Que vous soyez un jeune enfant, avide des aventures du garçon « qui ne voulait pas grandir », un adulte, adorateur de l'univers créé par J.M Barrie et souffrant, certainement, du célèbre syndrome de Peter Pan, ou simplement un spectateur lassé des sempiternelles adaptations de cette pièce de théâtre (ou roman), considérant que le sujet aura suffisamment été exploité au cinéma, vous attendez, avec intransigeance, le nouveau film de Joe Wright, spin-off des origines d'un véritable mythe de l'enfance. Et, comme vous pouviez le craindre, si Pan est honnêtement réalisé et trouve quelques idées intéressantes dans le traitement de son sujet, il passe totalement à côté de l'essence même de la légende et se perd dans une course à la recette des succès populaires actuels.

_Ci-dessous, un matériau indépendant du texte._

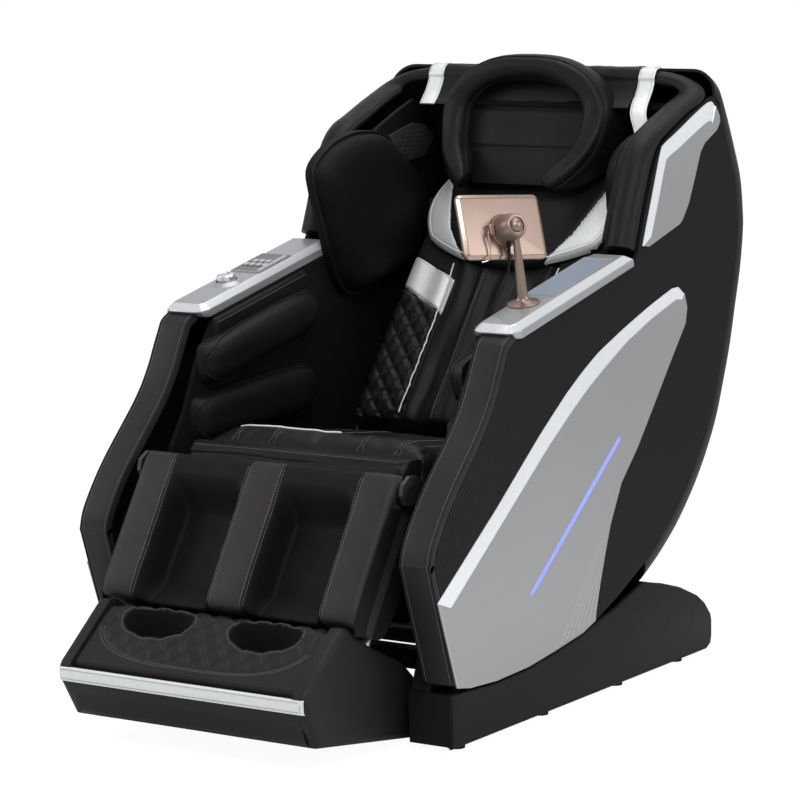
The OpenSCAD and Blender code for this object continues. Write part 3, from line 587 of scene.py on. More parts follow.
def make_grey_thread(made):
    return spun(made, (0.085, 0.085, 0.09), (0.16, 0.16, 0.17))


def make_dark_thread(made):
    return spun(made, (0.010, 0.010, 0.011), (0.024, 0.024, 0.026))


def make_draped_leather(made):
    """Thin leather of the back's middle."""
    return leather_grain(made, tint(colours().leather, 1.2), 640.0, 0.36, 0.0006)


def make_lining_leather(made):
    return leather_grain(made, tint(colours().leather, 0.9), 700.0, 0.5, 0.0005)


def make_band_leather(made):
    return leather_grain(made, (0.017, 0.0155, 0.0165), 680.0, 0.42, 0.0005)


def make_casing_leather(made):
    return leather_grain(made, (0.0125, 0.0115, 0.012), 640.0, 0.46, 0.0005)


def make_well_cloth(made):
    where = made.place()
    weave = made.noise(where, 1100.0, detail=2.0)
    nap = made.noise(where, 60.0, detail=3.0)
    made.set(Base_Color=made.blend(nap, (0.002, 0.002, 0.002), (0.004, 0.004, 0.004)),
             Roughness=0.85 + weave * 0.1, Specular_IOR_Level=0.1)
    return made.bump(weave, 0.4, 0.0005)


def make_speaker_plastic(made):
    return moulded(made, (0.030, 0.030, 0.032), 0.30, 0.0001, 0.5)


# Painted highlight: the arm paint made much lighter, for the chamfers where the light catches
def make_arm_bevel(made):
    return painted(made, tint(colours().arm_paint, 1.8), 0.26, 0.35, 0.4)


def make_knob_metal(made):
    return painted(made, (0.60, 0.61, 0.63), 0.24, 0.7, 0.2)


# Painted highlight: the fender paint made lighter, for the raised ribs
def make_rib_paint(made):
    return painted(made, tint(colours().silver_paint, 1.25), 0.30, 0.4, 0.3)


# Painted highlight: the rose metal made lighter and glossier, for the rounded back edge of the tablet case
def make_rose_bright(made):
    return painted(made, tint(colours().rose_metal, 1.5), 0.20, 0.8, 0.3)


FINISH_MAKERS = {key[5:]: maker for key, maker in list(globals().items()) if key.startswith("make_")}


# ------------------------------------------------------------------ places and paths

def at(x, y, z):
    return Vector((x, y - MID_Y, z)) * MM


def hinged(x, y, z, tilt):
    """A frame at that point that leans by tilt degrees about x."""
    return Matrix.Translation((x, y, z)) @ Matrix.Rotation(radians(tilt), 4, "X")


ON_CHAIR = Matrix.Identity(4)
ON_SEAT = hinged(0, 180, 378, -6.2)
ON_BACK = hinged(0, 171, 479, -38.4)
ON_LEG = hinged(0, -425, 475, -31.9)
ON_LEFT_ARM = hinged(350, -226, 731, 12.7)
ON_RIGHT_ARM = hinged(-350, -226, 731, 12.7)
POST_FOOT = hinged(340, -226, 731, 12.7) @ Matrix.Translation((0, 140, 0))
POST_TOP = POST_FOOT @ hinged(0, 0, 180, -12.7)
ON_TABLET = (POST_TOP @ Matrix.Rotation(radians(67), 4, "Z") @ Matrix.Rotation(radians(71), 4, "X")
             @ Matrix.Rotation(radians(-2), 4, "Z"))


def on(spot, x, y, z):
    """A point of a leaning frame, in metres on the chair."""
    return at(*(spot @ Vector((x, y, z))))


def arm_height(y):
    """Height of the armrests' underside at that y."""
    return 731 + (y + 226) * 0.2254


def wobble(x, y, z):
    """Smooth noise, about -1 to 1."""
    return noise.noise(Vector((x, y, z)))


def mix(first, second, share):
    return first + (second - first) * share


def crown(share, power=4):
    """1 in the middle of a strip and 0 on its two edges, with round shoulders."""
    return max(0.0, 1 - abs(2 * share - 1) ** power)


def dent(value, middle, width):
    return exp(-((value - middle) / width) ** 2)


def ease(value):
    value = min(1.0, max(0.0, value))
    return value * value * (3 - 2 * value)


def smooth_line(points, steps, closed=False):
    """A smooth curve through the points, with steps spans between two of them."""
    points = [Vector(p) for p in points]
    last = len(points)
    line = []
    for i in range(last if closed else last - 1):
        near = [(i + k) % last if closed else min(max(i + k, 0), last - 1) for k in (-1, 0, 1, 2)]
        a, b, c, d = (points[k] for k in near)
        for k in range(steps):
            t = k / steps
            line.append(0.5 * (2 * b + (c - a) * t + (2 * a - 5 * b + 4 * c - d) * t * t
                               + (3 * b - a - 3 * c + d) * t ** 3))
    if not closed:
        line.append(points[-1])
    return line


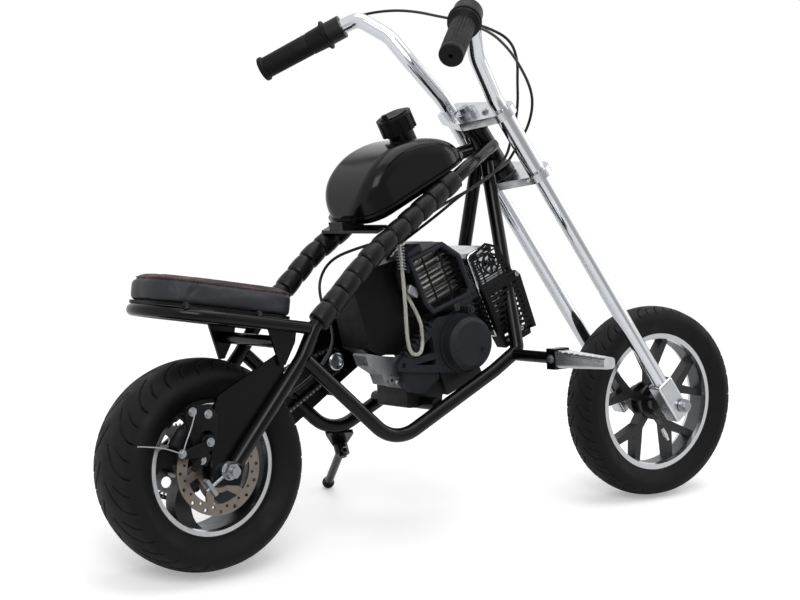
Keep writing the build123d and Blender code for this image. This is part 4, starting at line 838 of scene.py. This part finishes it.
def seamRoute(piece):
    # where the top panel meets the side band: points on the cushion just under its upper edge
    skin = BVHTree.FromPolygons([v.co for v in piece.data.vertices], [tuple(f.vertices) for f in piece.data.polygons])
    level = seat["floor"] + seat["thick"] - seat["seamDown"]
    probe = seat["probe"] / 1000
    route = []
    for u, v, du, dv in padOutline(seat["shrink"], seat["seamPoints"]):
        outward = heading(seatX * du + Vector((0, dv, 0)))
        spot = put(onSeat(u, v, level))
        hit = skin.ray_cast(spot + outward * probe, -outward)[0]
        route.append((spot if hit is None else hit, outward))
    return route


def sinkSeam(piece, route):
    # draws the vinyl in along the seam
    low = [p for p, _ in route]
    ribbon = BVHTree.FromPolygons(low + [p + Vector((0, 0, 1e-5)) for p in low], ringFaces(2, len(low)))
    deep, wide, reach = (seat[key] / 1000 for key in ("seamDeep", "seamWide", "seamReach"))
    for v in piece.data.vertices:
        far = ribbon.find_nearest(v.co, reach)[3]
        if far is not None:
            v.co -= v.normal * deep * exp(-((far / wide) ** 2))


def darkenTop(piece):
    # the top panel inside the seam is of darker vinyl
    piece.data.materials.append(materials["seatTopVinyl"])
    foot = put(onSeat(0, 0, seat["floor"] + seat["thick"] - seat["seamDown"]))
    for face in piece.data.polygons:
        face.material_index = 1 if (face.center - foot).dot(padUp) > 0 else 0


cushion = makePad()
seam = seamRoute(cushion)
sinkSeam(cushion, seam)
darkenTop(cushion)
finishPiece(cushion, "frame", replaces=("seat_pad",), angle=0)
sunkBy, raisedBy = (part / 1000 for part in seat["stitchOut"])
grow(
    "seatStitches", makeLine("seatSeam", [p - outward * sunkBy + padUp * raisedBy for p, outward in seam], closed=True),
    makeStitchTree(), "redThread", "frame", "vinyl",
    Spacing=seat["stitchSpacing"] / 1000, Length=seat["stitchLong"] / 1000, Radius=seat["stitchR"] / 1000,
)
print("seat made")

wrap = {
    "bands": 11, "from": 0.30, "to": 0.985, "tubeR": 11.4, "bulge": 3.5, "step": 0.7, "slant": (0.1, 0.0, 0.12),
    "bends": (90, 200),
}


def steelRoute(points, bends, step=2.0):
    # a bent steel tube's middle line: straight runs with an arc at each inner point
    corners = [Vector(p) for p in points]
    route = [corners[0]]
    for a, b, c, r in zip(corners, corners[1:], corners[2:], bends):
        into, out = (b - a).normalized(), (c - b).normalized()
        half = into.angle(out) / 2
        inward = (out - into).normalized()
        hub = b + inward * (r / cos(half))
        count = max(3, round(2 * half * r / step))
        for k in range(count + 1):
            swing = -half + 2 * half * k / count
            route.append(hub - inward * r * cos(swing) + (into + out).normalized() * r * sin(swing))
    return route + [corners[-1]]


def partOf(route, low, high):
    # the stretch between two shares of a route's length
    lengths = [0.0]
    for a, b in zip(route, route[1:]):
        lengths.append(lengths[-1] + (b - a).length)
    kept = []
    for share in (low, high):
        want = share * lengths[-1]
        i = max(k for k in range(len(route) - 1) if lengths[k] <= want)
        kept.append((i, route[i].lerp(route[i + 1], (want - lengths[i]) / (lengths[i + 1] - lengths[i]))))
    (i, start), (j, end) = kept
    return [start] + route[i + 1 : j + 1] + [end], (high - low) * lengths[-1]


def railPoints(side):
    return [
        onFork(3 - bike["stemBack"], side * 11.5, 487), onFork(-101, side * 62, 511), (232, side * 71, 255.5),
        (139, side * 71, 169.5),
    ]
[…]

Joe Wright tente, donc, de se démarquer de ses prédécesseurs en se concentrant sur les débuts du jeune orphelin et sa transformation en Peter Pan : le maître du Pays imaginaire. Capturé une nuit par les pirates du "cruel" Barbe Noire, il fera la rencontre du méchant pirate, avide de poudreuse rajeunissante, du jeune et séduisant James Crochet et de la jolie Lili la Tigresse. Il devra prendre confiance en lui-même, afin de se réaliser en tant que Pan et trouver, littéralement, son envol. Alors, raconter les origines d'un mythe, pourquoi pas ! La tendance actuelle des superhéros et personnages de conte ne laisse pas vraiment le choix au spectateur d'en décider autrement. Cependant, dans le cas de Pan, il est particulièrement agaçant de sentir ce mélange défraîchi entre un mauvais opus de Pirates des Caraïbes, un Avatar mal exploité dans son univers et un Crochet, aspirant Indiana Jones, à la réplique plus spiritueuse que spirituelle, que même Harrison Ford ne pourrait sauver...
Evidemment, il n'est jamais simple d'adapter une histoire aussi forte que Peter Pan, surtout lorsque le mythe a déjà été magnifié par Walt Disney, sublimé par Steven Spielberg et, enfin, joliment respecté par P.J. Hogan. Le besoin de faire la différence, pour éviter, à tout prix, la comparaison, était un mal nécessaire au réalisateur d'Orgueil et Préjugés pour créer son propre univers, qui, c'est certain, lui tenait profondément à cœur. Pourtant, les incohérences s'enchaînant, le mythe réinventé se transforme bien assez vite en « voyage du héros », qui se fonde, en toute logique sur l'évolution d'un protagoniste vers une nouvelle forme de maturité : un triste paradoxe lorsque l'on tient à raconter l'histoire d'un garçon qui ne voulait pas grandir. Car, en effet, si la suite de Peter Pan (Hook, notamment) pouvait se permettre de faire grandir l'enfant volant, le prequel expliquant ses origines ne devait, absolument pas, prendre une forme classique du héros, chère au monde Hollywoodien ; bien au contraire !
Ainsi, il est insensé de donner un statut christique au jeune garçon et encore moins de le faire, symbole d'amour divin d'une mère qui ne l'a abandonné que par pur sacrifice. Peut-être, aurait-il été plus judicieux, dans un souci de « classicisme » hollywoodien, de ne pas mettre Peter au centre de l'intrigue car son passé ne peut être que pessimiste (comme la bande-dessinée de Loisel), pour qu'il refuse de grandir. Peter Pan est une entité presque divine que l'on ne peut saisir que d'un œil extérieur ; en l'occurrence, celui de Wendy Darling, qui lui avait donné vie. Dans cette même logique, les très beaux décors du film sont d'une complexité incroyable mais imaginés par un adulte à la recherche de son enfance et non par un enfant dont les représentations sont, encore, manichéennes à la limite du cliché. Ajoutant à tout cela un refus catégorique de toute forme de cruauté, le merveilleux n'a plus la possibilité de se développer et l'émotion n'arrive jamais à nous saisir.
Finalement, Pan est une œuvre malgré tout honnête qui a tenté de convaincre son public adulte, comme l'a fait Steven Spielberg, plus de 20 ans auparavant. Mais là où le cinéaste de Hook avait saisi la vision de J.M. Barrie et, de ce fait, proposait une évolution d'un Peter qui avait décidé de grandir pour vivre « une sacrément belle aventure » humaine, Joe Wright a anticipé, à tort, son évolution, avant même, qu'il ne vive ses plus belles aventures divines. Le spectateur sort, alors, déçu du cinéma, en n'ayant obtenu aucune réponse sur le mystère Pan ainsi que son éternel ennemi, Crochet.